The night is drawing on. Too much thing has led me to ten o clock and I still have not taken the bath or the baptism. What it means, what it means is that I commit to this way of life again. I commit to follow this path of wisdom. I commit to follow my lord into it, to bring the good news to annouce and live in the kingdom of God. It also means, to an extent that I agree to I know not what. I agree to walk this way of love and I begin, once again, to study, to become a catechumen again, to become not a high priest or a great expert but an initiate. I agree to become... new.


Monday, January 4, 2021

The New Year


I got tired of people posting nonsense about 2020 being a cursed year and how they were glad it was over. So I wrote:   

Please stop acting like years are magical or cursed and everything that happened to you was 2020's fault. The same shit that happened on December 31st is the same shit going down today.


Now here's the thing: that's some logic I absolutely agree with, and yet, in the midst of troubles which threaten to overwhelm me with anger or worry of depression, I had to stop and catch myself. Yes, we are four days into a new month and four days into a new year, really at its very first business day. And I am thinking of all the troubles tha come from an addle witted father wielding his dead wife's bankbook and the ability to pay for my mother's funeral seeing as, in her selfishness, she never took out a life insurance policy. In many ways I very much feel held hostage to the past. 

When my mother died, I did not feel like she was in heaven. I did not feel her presense. I did not know where she was. I couldn't quite imagine her in heaven, not only because I can't imagine heaven but because I couldn't imagine her wanting to be there. In those days I had vague belief in her going on because I needed to. This is sort of how I feel with this belief in the new year. I believe in its goodness because I need to believe in it. At Yule, not the other day, but on the 21st, we began the celebration of the New Year with food, with drinking, with prayer, with the list of days that led up to and away from Christmas. Now they New Year is under way and I HAVE to believe that it means something, that I am renewed. I have to believe that the salvation of Christmas is not some very tired salvation from sins so I can go to a world in the future that is better, but salvation how from all the shit that surrounds me.

This is the time of Epiphany, as we move the magi across the room, closer and closer to the stable, it is like a game, but it is like the oldest games which in themselves are sacramental and have great meaning. As we move them we move with them and resolve to gain a little wisdom and come closer to the stable at Bethlehem. We continue to take the road to Jesus.

The Days Between and an Ensign



 

We are in the days between the Octave of Christmas and Epiphany. These are waiting days.

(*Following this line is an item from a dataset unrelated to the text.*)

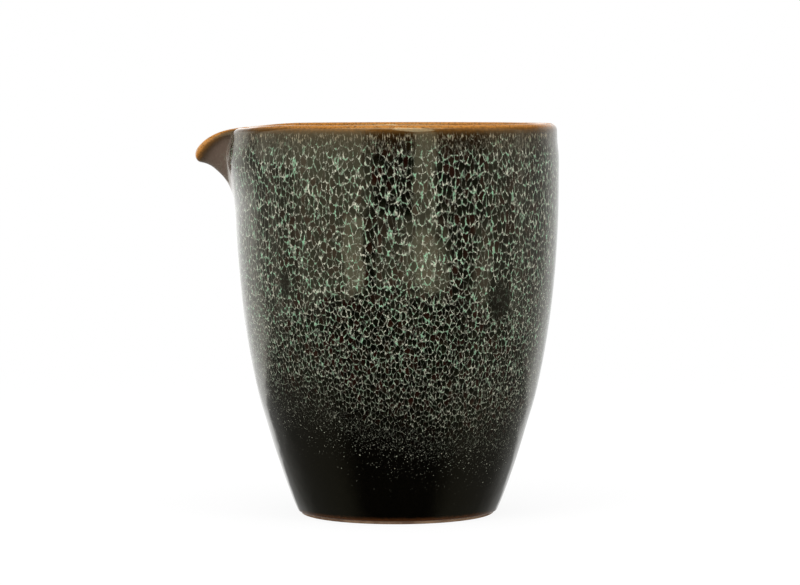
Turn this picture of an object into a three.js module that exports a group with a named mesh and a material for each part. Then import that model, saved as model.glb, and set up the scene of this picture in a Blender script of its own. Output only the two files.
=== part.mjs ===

For the first time we have taken out the Three Elders, or Three Kings or Three Wise Ones, incensed them and petitioned them. They are on their way to Bethlehem. We are in this hard world where anything might happen where there is, to be sure, much suffering and it is easy to say there is no God. Indeed, by any normal bar there seems to be no God, no one protecting us from ourselves or from the random evil of men. It is as if anything could happen and anything does. In the magical world, knowing this, we call upon our allies, the ancestors and spirits, the small gods and the great ones, the elements and the Mighty One to be our defense. Thinking of this whole time of year, the year's beginning and its ending,we ask where God is and see in the Christ Child the God who consents to be born into the midst of this mess and madness. He is witness and participant in this. What it means, what this does--which often seems to be very little--is the mystery of Christmas

There is the general and primal agreement that the purpose of Christ is deliverance, redemption from sin and the door to heaven by his sacrifce. I do not believe this and those who gathered around the celebration of Christmas saw the same thing, for on the pole of Christmas, the redemption of the world is that Christ has entered it, the redemption of human beings, that he is one of them, the door to heaven opened when he came from into the Virgin's womb. We experience not only resurrection, but re birth. The two are one. As the Marys came to anoint the body of Jesus and found him gone, so the Magi come to give him gifts and then bed him be gone. In the midst of this ruined world, the Christ Child has set his court.

“And in that day there shall be a Root of Jesse, Who shall stand as a banner to the people; For the Gentiles shall seek Him, And His resting place shall be glorious.”

Isaiah 11. 10

When I imagine this ensign, this banner, it is ragged. It stands above a ruined battle field and calls out to a few people. It is not mighty, but betokens mighty beginnings from all these ashes.



Sunday, January 3, 2021

The Road to Bethlehem




Tonight is a writing night. There's a lot on my soul that I have to get out before the morning. This is the time of the Hag, time to seek blessing from the Great Crone. I've been ordering presents for Three King's Day, and its going to be a good one, really the first one. When my mother was around I didn't have the energy to celebrate this day. It couldn't live up to Christmas and quite frankly, I was too broke to. Now, in this new world where we are making our own Christmases, having our own holidays, all a little bereft, needing to stoke the fires, I am ready to finally celebrate Epiphany, a holiday I have largely ignored.

Why do we get presents? What is the significance. Am I remembering what the wise men did for Jesus? Or am I just engaging in pleasures? I think I'm becoming a child again, and I think at Christmas we finally seek the wisdom and power of the Child. We sheltered him, looked at him, adored him, but now we beseech him. It seems wrong, undignified, un grown up. Now we ask the Child to help us and turn to the Child in us. We delight ourselves with gifts and songs as I will surely do.

But the truth is, I don't know what's going to come in Epiphany. I've never celebrated it. Before I grimly came into winter, now, having passed through much grimness, having endured death, I come into it with something that is more than hope.This Ephiphany I will learn what it means to come to the King and to follow his way. I will learn a little.

Tomorrow, we will take the magi out and cense them for the first time, set them on their journey. We will pass from that first phase of Christmas as we passed out of Advent, and move to the present, accepting whatever grace we are given.